Se llamaba, en verdad, Elvira, y era prima de la abuelita Carmen. Había quedado huérfana de niña y, en la Tacna de fines del siglo XIX, la habían adoptado mis bisabuelos, quienes la educaron como una hermana de su hija Carmen. De adolescente estuvo de novia con un oficial chileno. Cuando ya se iba a casar -la leyenda familiar decía que con el vestido de novia hecho y los partes del matrimonio repartidos-, algo ocurrió, de algo se enteró, y rompió el noviazgo. Desde entonces siguió siendo señorita y sin compromiso, hasta los ciento cuatro años de edad en que murió. Nunca se separó de mi abuelita, a la que siguió a Arequipa cuando ésta se casó, y luego a Bolivia, a Piura y a Lima. Ella crió a mi madre y a todos los tíos, quienes la bautizaron Mamaé. Y también me crió a mí y a mis primas, y hasta llegó a tener en brazos a mis hijos y a los de ellas. El secreto de por qué rompió con su novio -qué dramático episodio la hizo elegir la soltería para siempre jamás- se lo llevaron a la tumba ella y la abuela, las únicas que sabían los pormenores. La Mamaé fue siempre una sombra tutelar en la familia, la mamá segunda de todos, la que pasaba las noches en vela junto a los enfermos y hacía de niñera y chaperona, la que cuidaba la casa cuando todos salían y la que nunca protestaba ni se quejaba y a todos quería y engreía. Sus diversiones eran oír la radio cuando los otros la oían, releer los libros de su juventud mientras le dieron los ojos, y, por supuesto, rezar e ir a la misa dominical con puntualidad.

Fue para mi madre una gran compañía, allí en La Perla, una gran alegría para mí tenerla en casa, y también alguien cuya presencia moderaba en algo las furias de mi padre. Alguna vez, en esos ataques con insultos y golpes, la Mamaé salía, menudita, arrastrando sus pies, con las manos juntas, a implorarle -«Ernesto, por piedad», «Ernesto, por lo que más quiera»-, y él solía hacer un esfuerzo y aquietarse delante de ella.

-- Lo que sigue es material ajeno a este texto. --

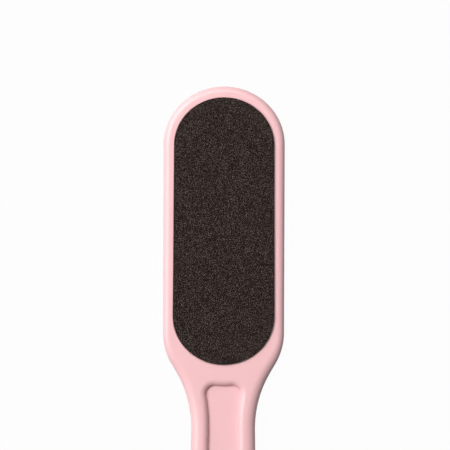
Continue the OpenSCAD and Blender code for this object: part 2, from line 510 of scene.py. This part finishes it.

A fines de 1948, cuando habíamos dado ya los exámenes finales del primero de media -hacia principios o mediados de diciembre-, algo me ocurrió en La Salle que tuvo un demorado pero decisivo efecto en mis relaciones con Dios. Éstas habían sido las de un niño que creía y practicaba todo lo que le habían enseñado en materia de religión, y para quien la existencia de Dios y la naturaleza verdadera del catolicismo era tan evidente que ni siquiera se le pasaba por la cabeza la sombra de una duda al respecto. Que mi padre se burlara de lo beatos que éramos yo y mi mamá sólo sirvió para confirmar esa certidumbre. ¿No era normal que alguien que a mí me parecía la encarnación de la crueldad, el mal hecho hombre, fuera incrédulo y apóstata?